Depuis 1992, le Centre d’études francoprovençales René Willien a aménagé 25 expositions au Musée Cerlogne. Ce parcours de visite a été imaginé à partir de matériaux issus des expositions du passé : en illustrant trois différentes manières de penser le patrimoine dans une perspective ethnologique, il évoque autant de processus de construction d’une identité collective localisée.
De belles images en noir et blanc
L’exposition Cheveux et coiffures d’antan se propose de décrire et de magnifier un domaine spécifique de l’entretien de la personne, celui de la chevelure féminine. La beauté des portraits épouse la beauté des supports choisis pour leur mise en scène. Les vieilles photos nous plongent dans le monde des filles d’antan, de leurs mères, de leurs grands-mères. Par le biais du noir et blanc, le public est ainsi convié au cœur d’un univers paysan désormais révolu, appartenant à un passé intemporel fait de pratiques sociales et de valeurs esthétiques qui contrastent avec notre présent.
Des personnages illustres
L’abbé Cerlogne (1826 – 1910) est le père de la littérature valdôtaine en francoprovençal, auteur d’une œuvre foisonnante et pionnière.
René Willien (1916 - 1978) est un promoteur éclectique et infatigable de la culture valdôtaine dans l’après-guerre.
Fin connaisseur de l’oeuvre de Cerlogne, René Willien désigne la communauté de Saint-Nicolas pour entretenir la mémoire du félibre valdôtain. Il crée le Musée Cerlogne. Il lance aussi un concours scolaire réservé aux élèves des écoles valdôtaines ayant pour but de promouvoir le francoprovençal et la culture valdôtaine : ce sera le concours Cerlogne. Enfin en 1967, toujours à Saint-Nicolas, il fonde le Centre d’études francoprovençales qui lui est intitulé depuis sa mort.
Ces deux personnages ont fait l’objet d’une narration et d’une célébration au sein de la communauté de Saint-Nicolas et dans les milieux culturels valdôtains. Par le biais de leur œuvre en faveur de la langue francoprovençale, ils ont été élevés au rang de référents patrimoniaux collectifs.
L'ethnologie à l'épreuve d'une patrimonialisation par le bas
En 2013, les alpagistes de la combe de Vertosan et la commune de Saint-Nicolas organisent une première fête de la desarpa, à l’occasion de la descente des alpages. L’originalité de l’événement réside dans le rôle joué directement par les éleveurs dans la conception de la fête.
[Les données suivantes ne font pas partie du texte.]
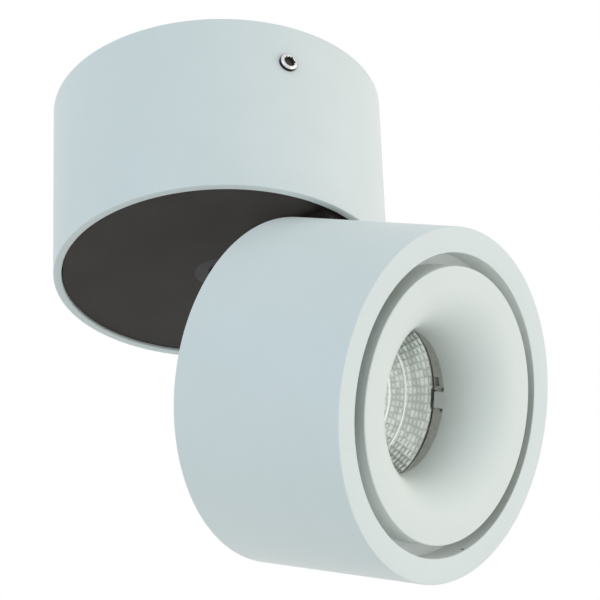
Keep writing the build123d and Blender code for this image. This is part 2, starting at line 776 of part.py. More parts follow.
# ================================================================ lamp head
with BuildPart() as head_housing:
    groove_back = skirt_end - groove_floor
    groove_rim = front_ring_inner + groove_wall
    ledge_inner = head_bore - ledge_width
    ledge_front = sink_front + ledge_thickness
    with BuildSketch(head_half_section):
        with BuildLine():
            Polyline(
                (body_radius, 0),
                (body_radius, head_length),
                (front_ring_inner, head_length),
                (front_ring_inner, skirt_end),
                (groove_floor_inner, skirt_end),
                (groove_floor_inner, groove_back),
                (groove_rim, groove_back),
                (groove_rim, head_length - front_lip),
                (head_bore, head_length - front_lip),
                (head_bore, ledge_front),
                (ledge_inner, ledge_front),
                (ledge_inner, sink_front),
                (head_bore, sink_front),
                (head_bore, 0),
                close=True,
            )
        make_face()
    revolve(axis=head_axis)
    outline_edges = head_housing.edges().filter_by(
        lambda edge: edge.geom_type == GeomType.CIRCLE and abs(edge.radius - body_radius) < edge_round
    )
    fillet(outline_edges, edge_round)
    # The rear edge opens at the hinge, so that the bracket's ears can swing through the wall
    with BuildSketch(head_rear):
        with Locations((0, (notch_inner + body_radius + head_wall) / 2)):
            Rectangle(2 * notch_half, body_radius + head_wall - notch_inner)
    extrude(amount=notch_front, mode=Mode.SUBTRACT)
    with BuildSketch(head_rear.offset(sink_front)):
        with Locations(*sink_screw_spots):
            Circle(head_screw_radius + fixed_fit)
    extrude(amount=ledge_thickness, mode=Mode.SUBTRACT)
head_housing.part.label = "head_housing"
export_step(head_housing.part, "parts/head_housing.step")

with BuildPart() as back_plate:
    with BuildSketch(head_rear.offset(back_plate_recess)):
        Circle(sink_radius)
        with Locations((0, (notch_inner + body_radius) / 2)):
            Rectangle(2 * notch_half, body_radius - notch_inner, mode=Mode.SUBTRACT)
        with Locations((0, head_grommet_y)):
            Circle(head_grommet_hole, mode=Mode.SUBTRACT)
        with Locations(*cover_screw_spots):
            Circle(head_screw_radius + fixed_fit, mode=Mode.SUBTRACT)
    extrude(amount=back_plate_thickness)
back_plate.part.label = "back_plate"
export_step(back_plate.part, "parts/back_plate.step")

back_plate_screws = socket_screws(
    [rear_seat(x, y, back_plate_recess) for x, y in cover_screw_spots],
    head_screw_radius,
    head_screw_length,
    head_screw_head_radius,
    head_screw_head_height,
)
back_plate_screws.part.label = "back_plate_screws"
export_step(back_plate_screws.part, "parts/back_plate_screws.step")

with BuildPart() as head_grommet:
    grommet_rear = back_plate_recess - grommet_flange
    with BuildSketch(head_rear.offset(back_plate_recess)):
        with Locations((0, head_grommet_y)):
            Circle(head_grommet_hole - fixed_fit)
    extrude(amount=back_plate_thickness)
    with BuildSketch(head_rear.offset(grommet_rear)):
        with Locations((0, head_grommet_y)):
            Circle(head_grommet_hole + grommet_lip)
    extrude(amount=grommet_flange)
    with BuildSketch(head_rear.offset(grommet_rear)):
        with Locations((0, head_grommet_y)):
            Circle(head_grommet_hole - grommet_wall)
    extrude(amount=grommet_flange + back_plate_thickness, mode=Mode.SUBTRACT)
head_grommet.part.label = "head_grommet"
export_step(head_grommet.part, "parts/head_grommet.step")

# ================================================================ light engine
with BuildPart() as heat_sink:
    fin_circle = sink_radius - fin_edge
    pocket_half = notch_half + fin_clearance
    with BuildSketch(head_rear.offset(sink_rear)):
        Circle(sink_radius)
    extrude(amount=sink_base)
    with BuildSketch(head_rear.offset(fin_rear)):
        with GridLocations(fin_pitch, 1, fin_count, 1):
            Rectangle(fin_thickness, 2 * body_radius)
        Circle(fin_circle, mode=Mode.INTERSECT)
        with Locations((0, knuckle_pad_end - fin_clearance + body_radius / 2)):
            Rectangle(2 * pocket_half, body_radius, mode=Mode.SUBTRACT)
        with Locations((0, head_grommet_y)):
            Circle(head_grommet_hole + fin_clearance, mode=Mode.SUBTRACT)
        with Locations(*post_spots, *sink_screw_spots):
            Circle(head_screw_head_radius + fin_clearance, mode=Mode.SUBTRACT)
        with Locations(*cover_screw_spots):
            Circle(back_plate_boss_radius + fin_clearance, mode=Mode.SUBTRACT)
    extrude(amount=sink_rear - fin_rear)
    with BuildSketch(head_rear.offset(cover_front)):
        with Locations(*cover_screw_spots):
            Circle(back_plate_boss_radius)
    extrude(amount=sink_rear - cover_front)
    with BuildSketch(head_rear.offset(cover_front)):
        with Locations(*cover_screw_spots):
            Circle(head_screw_radius + fixed_fit)
    extrude(amount=head_screw_length - back_plate_thickness, mode=Mode.SUBTRACT)
    with BuildSketch(head_rear.offset(sink_rear)):
        with Locations(*post_spots, *sink_screw_spots):
            Circle(head_screw_radius + fixed_fit)
        with Locations(*knuckle_screw_spots):
            Circle(knuckle_screw_radius + fixed_fit)
    extrude(amount=sink_base, mode=Mode.SUBTRACT)
    with BuildSketch(head_rear.offset(sink_front)):
        with Locations(*cob_screw_spots):
            Circle(cob_screw_radius + fixed_fit)
    extrude(amount=-sink_base, mode=Mode.SUBTRACT)
heat_sink.part.label = "heat_sink"
export_step(heat_sink.part, "parts/heat_sink.step")

heat_sink_screws = socket_screws(
    [rear_seat(x, y, sink_rear) for x, y in sink_screw_spots],
    head_screw_radius,
    head_screw_length,
    head_screw_head_radius,
    head_screw_head_height,
)
heat_sink_screws.part.label = "heat_sink_screws"
export_step(heat_sink_screws.part, "parts/heat_sink_screws.step")

with BuildPart() as thermal_pad:
    with BuildSketch(head_rear.offset(sink_front)):
        Rectangle(cob_size, cob_size)
    extrude(amount=pad_thickness)
thermal_pad.part.label = "thermal_pad"
export_step(thermal_pad.part, "parts/thermal_pad.step")

with BuildPart() as led_cob:
    with BuildSketch(head_rear.offset(pad_front)):
        Rectangle(cob_size, cob_size)
    extrude(amount=cob_thickness)
led_cob.part.label = "led_cob"
export_step(led_cob.part, "parts/led_cob.step")

with BuildPart() as led_phosphor:
    with BuildSketch(head_rear.offset(cob_front)):
        Circle(phosphor_radius)
    extrude(amount=phosphor_thickness)
led_phosphor.part.label = "led_phosphor"
export_step(led_phosphor.part, "parts/led_phosphor.step")

with BuildPart() as cob_holder:
    pocket_size = cob_size + 2 * fixed_fit
    with BuildSketch(head_rear.offset(sink_front)):
        Circle(holder_radius)
        with Locations(*cob_screw_spots):
            Circle(cob_screw_radius + fixed_fit, mode=Mode.SUBTRACT)
    extrude(amount=holder_thickness)
    with BuildSketch(head_rear.offset(sink_front)):
        Circle(reflector_base)
    extrude(amount=holder_thickness, mode=Mode.SUBTRACT)
    with BuildSketch(head_rear.offset(sink_front)):
        Rectangle(pocket_size, pocket_size)
    extrude(amount=holder_pocket, mode=Mode.SUBTRACT)
cob_holder.part.label = "cob_holder"
export_step(cob_holder.part, "parts/cob_holder.step")

cob_screws = socket_screws(
    [front_seat(x, y, reflector_rear) for x, y in cob_screw_spots],
    cob_screw_radius,
    cob_screw_length,
    cob_screw_head_radius,
    cob_screw_head_height,
)
cob_screws.part.label = "cob_screws"
export_step(cob_screws.part, "parts/cob_screws.step")


def reflector_radius(height):
    """Inner radius of the bright cup at a height above its base."""
    widening = (height / reflector_height) ** reflector_power
    return reflector_base + (reflector_mouth - reflector_base) * widening


row_heights = [reflector_height * row / reflector_rows for row in range(reflector_rows + 1)]
with BuildPart() as reflector:
    # The outside follows the cup's curve, and the inside is cut into flat facets, row by row
    with BuildSketch(head_half_section):
        with BuildLine():
            outside = [
                (reflector_radius(height) + reflector_wall, reflector_rear + height) for height in row_heights
            ]
            Polyline((0, reflector_rear), *outside, (0, glass_rear), close=True)
        make_face()
        with Locations((glass_radius / 2, glass_rear - reflector_flange / 2)):
            Rectangle(glass_radius, reflector_flange)
    revolve(axis=head_axis)
    for height in row_heights:
        with BuildSketch(head_rear.offset(reflector_rear + height)):
            RegularPolygon(reflector_radius(height), reflector_sides)
    loft(ruled=True, mode=Mode.SUBTRACT)
reflector.part.label = "reflector"
export_step(reflector.part, "parts/reflector.step")

with BuildPart() as glass_lens:
    with BuildSketch(head_rear.offset(glass_rear)):
        Circle(glass_radius)
    extrude(amount=glass_thickness)
glass_lens.part.label = "glass_lens"
export_step(glass_lens.part, "parts/glass_lens.step")

locking_tab_angles = [90 - (tab_angle + 360 / tab_count * i) for i in range(tab_count)]
with BuildPart() as lens_ring:
    notch_width = locking_tab_width + 2 * notch_play
    notch_cut = 2 * (ring_radius - throat_radius + ring_wall)
    with BuildSketch(head_half_section):
        with BuildLine():
            Polyline(
                (collar_radius, throat_level),
                (ring_radius, throat_level),
                (ring_radius, ring_rear),
                (ring_bore, ring_rear),
                (ring_bore, glass_front),
                (collar_radius, glass_front),
                close=True,
            )
        make_face()
    revolve(axis=head_axis)
    with BuildSketch(head_rear.offset(throat_level)):
        with PolarLocations(ring_radius, tab_count, locking_tab_angles[0]):
            Rectangle(notch_cut, notch_width)
    extrude(amount=-collar_height, mode=Mode.SUBTRACT)
    with BuildSketch(head_rear.offset(throat_level)):
        with PolarLocations(ring_radius, tab_count, locking_tab_angles[0]):
            Rectangle(notch_cut, notch_width + 2 * notch_relief)
    extrude(amount=-notch_relief_depth, mode=Mode.SUBTRACT)
    # A small detent window beside each notch, just in front of the glass
    with BuildSketch(head_rear.offset(glass_front + detent_rise)):
        with PolarLocations(ring_radius, tab_count, locking_tab_angles[0]):
            with Locations((0, detent_offset)):
                Rectangle(notch_cut, detent_width)
    extrude(amount=detent_height, mode=Mode.SUBTRACT)
lens_ring.part.label = "lens_ring"
export_step(lens_ring.part, "parts/lens_ring.step")

with BuildPart() as trim_baffle:
    baffle_rear = baffle_face - baffle_wall
    bell_depth = baffle_face - throat_level
    bell_width = bell_radius - throat_radius
    bell_centre = (bell_radius, throat_level)
    seat_inner = throat_radius + baffle_wall / 2
    with BuildSketch(head_half_section):
        with BuildLine():
            Line((baffle_radius, baffle_face), (bell_radius, baffle_face))
            EllipticalCenterArc(bell_centre, bell_width, bell_depth, start_angle=90, arc_size=90)
            Line((throat_radius, throat_level), (throat_radius + baffle_wall, throat_level))
            EllipticalCenterArc(
                bell_centre, bell_width - baffle_wall, bell_depth - baffle_wall, start_angle=90, arc_size=90
            )
            Polyline(
                (bell_radius, baffle_rear),
                (baffle_radius - baffle_wall, baffle_rear),
                (baffle_radius - baffle_wall, skirt_end),
                (baffle_radius, skirt_end),
                (baffle_radius, baffle_face),
            )
        make_face()
        # A small flange at the throat, for the grey ring to lie against
        with Locations(((seat_inner + ring_radius) / 2, throat_level + baffle_seat / 2)):
            Rectangle(ring_radius - seat_inner, baffle_seat)
    revolve(axis=head_axis)
    fillet(
        trim_baffle.edges().filter_by(GeomType.CIRCLE).sort_by(SortBy.RADIUS)[-2:].sort_by(head_axis)[-1],
        baffle_edge,
    )
    # Three tabs carry on from the bell mouth and reach into the grey ring's notches
    tab_thickness = baffle_wall + tab_reach - tab_step
    with BuildSketch(head_rear.offset(throat_level)):
        with PolarLocations(throat_radius + tab_step + tab_thickness / 2, tab_count, locking_tab_angles[0]):
            Rectangle(tab_thickness, locking_tab_width)
    extrude(amount=-(collar_height - tab_end_gap))
    with BuildSketch(head_rear.offset(sink_front)):
        with Locations(*post_spots):
            Circle(post_radius)
    extrude(amount=baffle_rear - sink_front)
    with BuildSketch(head_rear.offset(sink_front)):
        with Locations(*post_spots):
            Circle(head_screw_radius + fixed_fit)
    extrude(amount=head_screw_length, mode=Mode.SUBTRACT)
trim_baffle.part.label = "trim_baffle"
export_step(trim_baffle.part, "parts/trim_baffle.step")

baffle_screws = socket_screws(
    [rear_seat(x, y, sink_rear) for x, y in post_spots],
    head_screw_radius,
    head_screw_length,
    head_screw_head_radius,
    head_screw_head_height,
)
baffle_screws.part.label = "baffle_screws"
export_step(baffle_screws.part, "parts/baffle_screws.step")
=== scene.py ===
import json
from math import cos, degrees, pi, radians, sin, tan

import bmesh
import bpy
from mathutils import Matrix, Vector


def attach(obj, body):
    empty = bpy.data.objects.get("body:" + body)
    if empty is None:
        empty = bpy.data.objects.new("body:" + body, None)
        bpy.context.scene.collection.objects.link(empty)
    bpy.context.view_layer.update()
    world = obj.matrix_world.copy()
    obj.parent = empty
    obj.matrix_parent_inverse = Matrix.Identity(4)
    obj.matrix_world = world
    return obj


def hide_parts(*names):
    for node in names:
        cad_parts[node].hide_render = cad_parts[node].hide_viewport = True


# The looks of a folding surface spotlight. The solids come from the frame, in metres, hanging from
# a ceiling at z = 0, and the pieces that show are made again here, finer, at the same sizes.
# Shapes are in millimetres until finish_mesh scales them. Lamps and camera are in metres.

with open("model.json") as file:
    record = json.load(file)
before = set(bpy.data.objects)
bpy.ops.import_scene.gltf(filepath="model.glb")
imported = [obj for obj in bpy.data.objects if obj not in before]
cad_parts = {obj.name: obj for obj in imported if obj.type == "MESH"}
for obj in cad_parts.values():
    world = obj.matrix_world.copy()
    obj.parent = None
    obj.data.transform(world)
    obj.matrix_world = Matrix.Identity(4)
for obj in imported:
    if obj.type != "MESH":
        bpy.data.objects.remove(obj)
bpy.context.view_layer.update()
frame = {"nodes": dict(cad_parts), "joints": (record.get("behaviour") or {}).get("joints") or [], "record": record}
MM = 0.001

# ---------------------------------------------------------------- sizes
BODY_RADIUS = 50.0
CANOPY_HEIGHT = 58.0
CANOPY_WALL = 2.5
FLOOR_BOTTOM = -53.0
FLOOR_TOP = -50.5
HEAD_LENGTH = 57.6
HEAD_WALL = 2.5
FOLD_ANGLE = 67.0
CLOSED_GAP = 1.0
SWIVEL_HUB_BORE = 7.55
EDGE_ROUND = 0.4            # the outline's edges
FRONT_ROUND = 0.35          # the baffle's front edge
SOFT_ROUND = 0.3            # inner edges, from the broadest round to the crispest
FINE_ROUND = 0.2
CRISP_ROUND = 0.1
SEGMENTS = 256
SCREW_SEGMENTS = 64
PAST = 5.0                  # how far cutters reach past what they cut
ON_AXIS = 1e-6              # a point this near the axis lies on it


# ---------------------------------------------------------------- places
def joint_place(name):
    """A joint's position in millimetres."""
    joint = next(j for j in frame["joints"] if j["name"] == name)
    return Vector(joint["pos_m"]) / MM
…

Le Centre d’études francoprovençales saisit cette occasion pour faire de la communauté de Saint-Nicolas un observatoire privilégié, en analysant les pratiques et les représentations contemporaines.
Cette démarche de recherche participative permet d’interroger la manière dont le passé est (re)présenté dans le présent en saisissant les mécanismes par lesquels les éleveurs s’approprient la tradition pour définir leur identité aussi bien que leur place au sein de la communauté locale : il s’agit d’un exemple de patrimonialisation par le bas, prenant son essor du regard que les acteurs eux-mêmes portent sur leurs propres pratiques.